DATA FOR THIS TASK:

┌────────

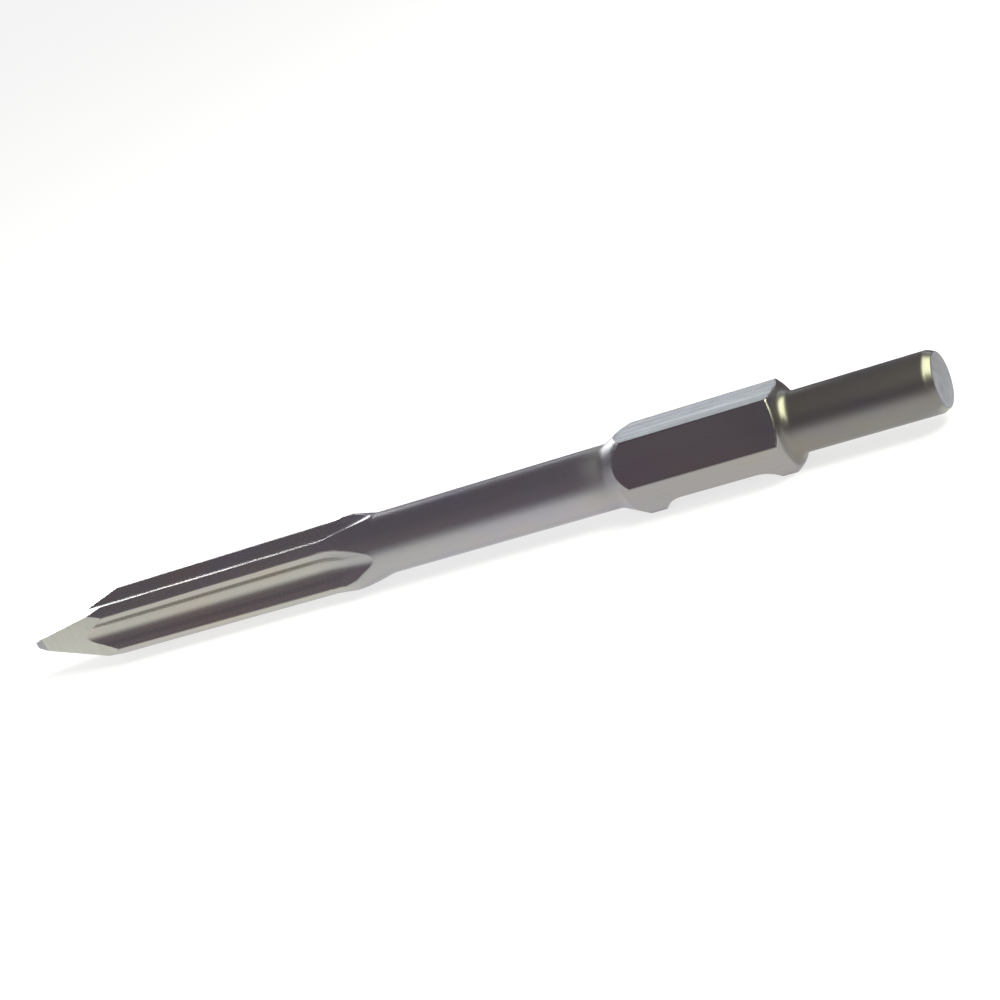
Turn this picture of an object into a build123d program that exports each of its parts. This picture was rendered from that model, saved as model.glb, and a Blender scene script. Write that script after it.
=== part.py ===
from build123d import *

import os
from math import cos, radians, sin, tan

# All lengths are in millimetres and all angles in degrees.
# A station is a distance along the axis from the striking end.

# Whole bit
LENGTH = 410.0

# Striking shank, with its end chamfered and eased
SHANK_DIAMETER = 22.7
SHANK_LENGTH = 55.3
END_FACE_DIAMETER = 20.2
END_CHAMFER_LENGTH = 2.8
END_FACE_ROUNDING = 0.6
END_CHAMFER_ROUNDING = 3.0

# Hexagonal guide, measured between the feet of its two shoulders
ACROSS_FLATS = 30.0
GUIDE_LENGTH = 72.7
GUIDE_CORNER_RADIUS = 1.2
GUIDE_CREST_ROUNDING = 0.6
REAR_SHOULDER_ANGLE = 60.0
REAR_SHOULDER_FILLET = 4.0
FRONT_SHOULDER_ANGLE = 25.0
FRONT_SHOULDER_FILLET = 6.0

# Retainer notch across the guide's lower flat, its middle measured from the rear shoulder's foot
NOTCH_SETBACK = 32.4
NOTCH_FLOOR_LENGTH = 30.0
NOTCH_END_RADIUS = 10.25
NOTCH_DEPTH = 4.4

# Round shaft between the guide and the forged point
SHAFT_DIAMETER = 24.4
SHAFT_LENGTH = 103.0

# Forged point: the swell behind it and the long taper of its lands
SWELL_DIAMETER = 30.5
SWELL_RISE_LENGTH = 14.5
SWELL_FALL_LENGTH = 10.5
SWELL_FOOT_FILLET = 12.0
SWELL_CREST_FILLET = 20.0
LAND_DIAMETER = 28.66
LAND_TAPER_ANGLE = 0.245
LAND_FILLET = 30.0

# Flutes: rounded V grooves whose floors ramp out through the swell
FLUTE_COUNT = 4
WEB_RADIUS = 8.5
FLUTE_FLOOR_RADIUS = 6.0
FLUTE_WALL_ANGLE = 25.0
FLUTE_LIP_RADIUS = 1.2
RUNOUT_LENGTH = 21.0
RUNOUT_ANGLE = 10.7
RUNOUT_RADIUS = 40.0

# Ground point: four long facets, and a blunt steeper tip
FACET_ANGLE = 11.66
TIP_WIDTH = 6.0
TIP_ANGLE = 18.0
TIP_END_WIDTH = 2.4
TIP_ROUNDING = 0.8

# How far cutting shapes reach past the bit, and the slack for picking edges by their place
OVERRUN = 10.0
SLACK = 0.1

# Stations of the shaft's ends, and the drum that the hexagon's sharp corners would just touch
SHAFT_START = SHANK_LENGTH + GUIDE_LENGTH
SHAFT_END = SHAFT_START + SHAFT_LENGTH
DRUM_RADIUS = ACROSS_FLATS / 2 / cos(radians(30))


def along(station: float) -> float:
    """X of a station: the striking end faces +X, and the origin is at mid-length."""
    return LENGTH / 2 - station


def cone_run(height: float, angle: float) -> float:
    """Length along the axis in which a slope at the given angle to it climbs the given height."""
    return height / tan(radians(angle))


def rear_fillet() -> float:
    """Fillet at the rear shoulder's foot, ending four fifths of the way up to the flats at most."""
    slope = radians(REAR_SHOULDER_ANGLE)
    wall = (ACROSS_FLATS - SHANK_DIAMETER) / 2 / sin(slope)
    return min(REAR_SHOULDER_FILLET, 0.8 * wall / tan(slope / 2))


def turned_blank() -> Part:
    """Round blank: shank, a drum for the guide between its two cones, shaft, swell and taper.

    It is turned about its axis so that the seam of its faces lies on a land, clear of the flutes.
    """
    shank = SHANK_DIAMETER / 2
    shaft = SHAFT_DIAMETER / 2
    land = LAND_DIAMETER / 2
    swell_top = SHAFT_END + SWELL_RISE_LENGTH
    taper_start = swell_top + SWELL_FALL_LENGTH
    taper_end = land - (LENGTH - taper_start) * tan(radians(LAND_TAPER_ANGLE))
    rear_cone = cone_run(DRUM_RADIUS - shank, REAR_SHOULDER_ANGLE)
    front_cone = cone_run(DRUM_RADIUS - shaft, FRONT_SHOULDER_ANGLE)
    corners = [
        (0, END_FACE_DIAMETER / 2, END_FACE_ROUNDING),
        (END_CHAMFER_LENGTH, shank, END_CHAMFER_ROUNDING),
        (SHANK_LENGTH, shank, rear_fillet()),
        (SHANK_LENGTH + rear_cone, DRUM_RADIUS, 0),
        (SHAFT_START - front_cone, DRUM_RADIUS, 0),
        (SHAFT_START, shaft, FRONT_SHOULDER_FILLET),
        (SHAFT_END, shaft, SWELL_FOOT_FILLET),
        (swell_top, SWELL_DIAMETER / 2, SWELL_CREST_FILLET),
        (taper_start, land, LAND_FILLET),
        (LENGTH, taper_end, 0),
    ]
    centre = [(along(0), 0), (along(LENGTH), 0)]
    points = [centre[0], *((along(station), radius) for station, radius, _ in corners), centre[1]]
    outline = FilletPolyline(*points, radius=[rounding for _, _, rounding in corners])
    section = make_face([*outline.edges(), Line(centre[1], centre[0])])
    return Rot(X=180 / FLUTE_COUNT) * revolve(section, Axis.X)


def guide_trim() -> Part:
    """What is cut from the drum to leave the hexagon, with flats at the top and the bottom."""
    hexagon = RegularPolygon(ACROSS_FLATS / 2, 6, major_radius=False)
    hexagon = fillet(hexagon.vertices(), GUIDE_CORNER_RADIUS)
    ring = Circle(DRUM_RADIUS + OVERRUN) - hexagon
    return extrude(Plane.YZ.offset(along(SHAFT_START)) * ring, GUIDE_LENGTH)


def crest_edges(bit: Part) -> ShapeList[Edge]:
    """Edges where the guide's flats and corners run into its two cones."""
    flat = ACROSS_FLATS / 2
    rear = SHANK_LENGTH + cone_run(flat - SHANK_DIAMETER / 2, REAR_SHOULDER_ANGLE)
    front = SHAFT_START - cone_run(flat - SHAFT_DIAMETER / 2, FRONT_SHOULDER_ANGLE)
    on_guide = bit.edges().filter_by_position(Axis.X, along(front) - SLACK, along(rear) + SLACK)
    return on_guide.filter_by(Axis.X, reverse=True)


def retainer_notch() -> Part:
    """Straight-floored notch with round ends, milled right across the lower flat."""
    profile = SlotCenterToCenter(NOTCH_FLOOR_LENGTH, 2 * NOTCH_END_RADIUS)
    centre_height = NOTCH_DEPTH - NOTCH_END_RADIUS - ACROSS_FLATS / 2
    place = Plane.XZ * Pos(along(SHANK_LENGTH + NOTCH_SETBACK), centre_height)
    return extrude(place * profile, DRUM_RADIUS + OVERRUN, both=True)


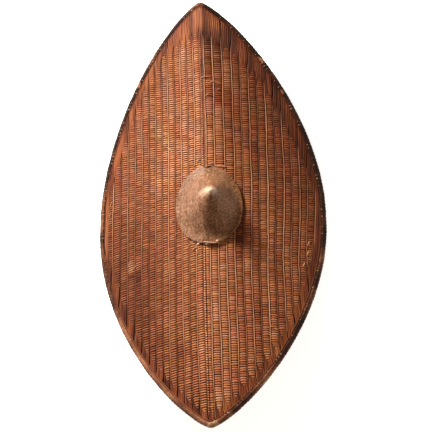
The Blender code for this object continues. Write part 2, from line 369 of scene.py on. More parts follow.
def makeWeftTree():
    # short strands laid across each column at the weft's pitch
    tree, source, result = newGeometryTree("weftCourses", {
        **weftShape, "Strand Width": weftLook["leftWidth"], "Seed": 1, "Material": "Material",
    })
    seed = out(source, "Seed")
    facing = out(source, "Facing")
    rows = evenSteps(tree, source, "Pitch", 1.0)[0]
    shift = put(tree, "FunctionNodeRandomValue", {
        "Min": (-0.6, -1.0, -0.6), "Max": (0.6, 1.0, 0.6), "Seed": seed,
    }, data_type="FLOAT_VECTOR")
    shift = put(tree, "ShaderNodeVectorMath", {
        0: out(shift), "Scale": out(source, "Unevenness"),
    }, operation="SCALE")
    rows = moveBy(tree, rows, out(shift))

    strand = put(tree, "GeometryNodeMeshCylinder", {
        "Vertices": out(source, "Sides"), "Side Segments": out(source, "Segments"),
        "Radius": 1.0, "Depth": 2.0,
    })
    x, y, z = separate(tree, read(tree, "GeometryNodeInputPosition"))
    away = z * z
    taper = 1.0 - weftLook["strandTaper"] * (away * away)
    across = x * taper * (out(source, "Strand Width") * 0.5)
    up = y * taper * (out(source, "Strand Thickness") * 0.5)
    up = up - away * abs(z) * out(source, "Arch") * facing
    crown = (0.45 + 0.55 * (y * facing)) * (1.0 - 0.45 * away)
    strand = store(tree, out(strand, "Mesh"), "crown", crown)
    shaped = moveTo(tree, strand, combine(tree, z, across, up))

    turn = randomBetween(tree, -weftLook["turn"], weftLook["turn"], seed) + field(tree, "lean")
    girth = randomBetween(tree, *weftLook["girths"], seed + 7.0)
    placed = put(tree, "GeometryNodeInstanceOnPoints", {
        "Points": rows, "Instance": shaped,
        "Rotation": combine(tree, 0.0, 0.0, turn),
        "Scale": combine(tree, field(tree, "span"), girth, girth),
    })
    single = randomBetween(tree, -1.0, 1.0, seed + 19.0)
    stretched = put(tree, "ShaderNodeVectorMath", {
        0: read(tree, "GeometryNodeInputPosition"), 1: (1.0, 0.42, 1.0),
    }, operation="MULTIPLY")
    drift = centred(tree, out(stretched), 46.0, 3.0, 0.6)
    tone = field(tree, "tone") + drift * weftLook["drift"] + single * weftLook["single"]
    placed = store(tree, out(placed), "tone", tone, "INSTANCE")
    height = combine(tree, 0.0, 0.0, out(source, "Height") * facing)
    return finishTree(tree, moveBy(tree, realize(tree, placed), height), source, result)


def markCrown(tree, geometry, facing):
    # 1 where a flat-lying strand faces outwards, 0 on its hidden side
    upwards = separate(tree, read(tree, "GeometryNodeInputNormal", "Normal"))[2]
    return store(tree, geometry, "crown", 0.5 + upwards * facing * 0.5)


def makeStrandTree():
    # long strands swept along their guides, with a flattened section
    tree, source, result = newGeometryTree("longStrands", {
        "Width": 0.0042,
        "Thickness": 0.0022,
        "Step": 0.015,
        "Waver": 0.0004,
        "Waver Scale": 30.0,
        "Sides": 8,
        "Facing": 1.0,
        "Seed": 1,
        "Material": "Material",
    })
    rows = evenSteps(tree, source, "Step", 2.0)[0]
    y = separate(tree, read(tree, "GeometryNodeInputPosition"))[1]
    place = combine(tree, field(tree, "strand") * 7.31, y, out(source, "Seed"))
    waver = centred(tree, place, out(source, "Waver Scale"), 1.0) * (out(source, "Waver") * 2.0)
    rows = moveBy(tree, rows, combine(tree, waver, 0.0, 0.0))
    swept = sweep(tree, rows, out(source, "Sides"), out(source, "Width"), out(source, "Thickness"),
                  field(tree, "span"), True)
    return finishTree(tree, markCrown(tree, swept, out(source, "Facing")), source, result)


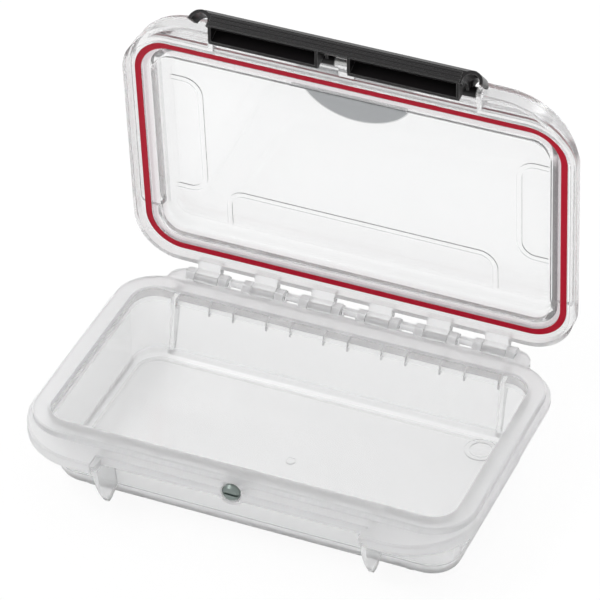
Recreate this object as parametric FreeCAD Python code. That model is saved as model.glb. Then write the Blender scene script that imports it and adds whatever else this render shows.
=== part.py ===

└────────

WHAT TO PRODUCE: Quote exactly the stretch of lines above that starts at the first one and ends at the line with "FRONT_SHOULDER_FILLET = 6.0", and nothing beyond it.

EXERCISE OUTPUT:
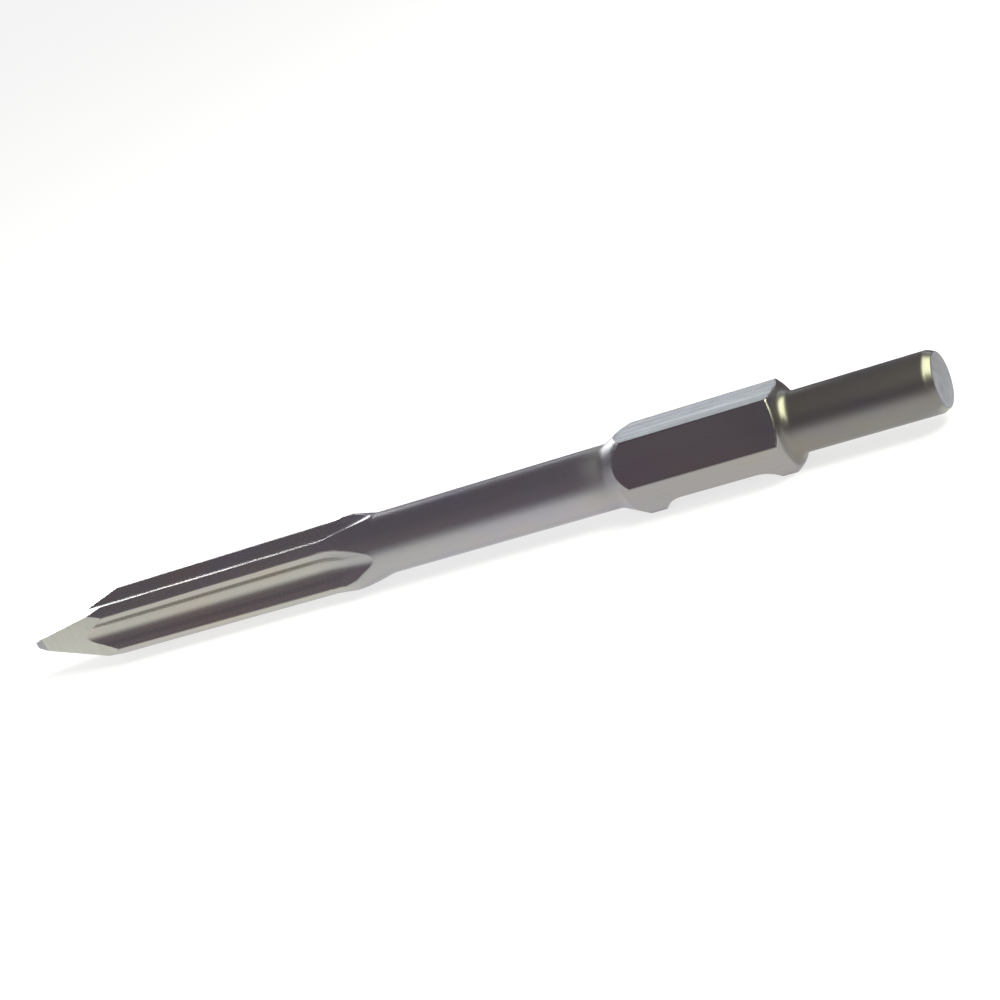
Turn this picture of an object into a build123d program that exports each of its parts. This picture was rendered from that model, saved as model.glb, and a Blender scene script. Write that script after it.
=== part.py ===
from build123d import *

import os
from math import cos, radians, sin, tan

# All lengths are in millimetres and all angles in degrees.
# A station is a distance along the axis from the striking end.

# Whole bit
LENGTH = 410.0

# Striking shank, with its end chamfered and eased
SHANK_DIAMETER = 22.7
SHANK_LENGTH = 55.3
END_FACE_DIAMETER = 20.2
END_CHAMFER_LENGTH = 2.8
END_FACE_ROUNDING = 0.6
END_CHAMFER_ROUNDING = 3.0

# Hexagonal guide, measured between the feet of its two shoulders
ACROSS_FLATS = 30.0
GUIDE_LENGTH = 72.7
GUIDE_CORNER_RADIUS = 1.2
GUIDE_CREST_ROUNDING = 0.6
REAR_SHOULDER_ANGLE = 60.0
REAR_SHOULDER_FILLET = 4.0
FRONT_SHOULDER_ANGLE = 25.0
FRONT_SHOULDER_FILLET = 6.0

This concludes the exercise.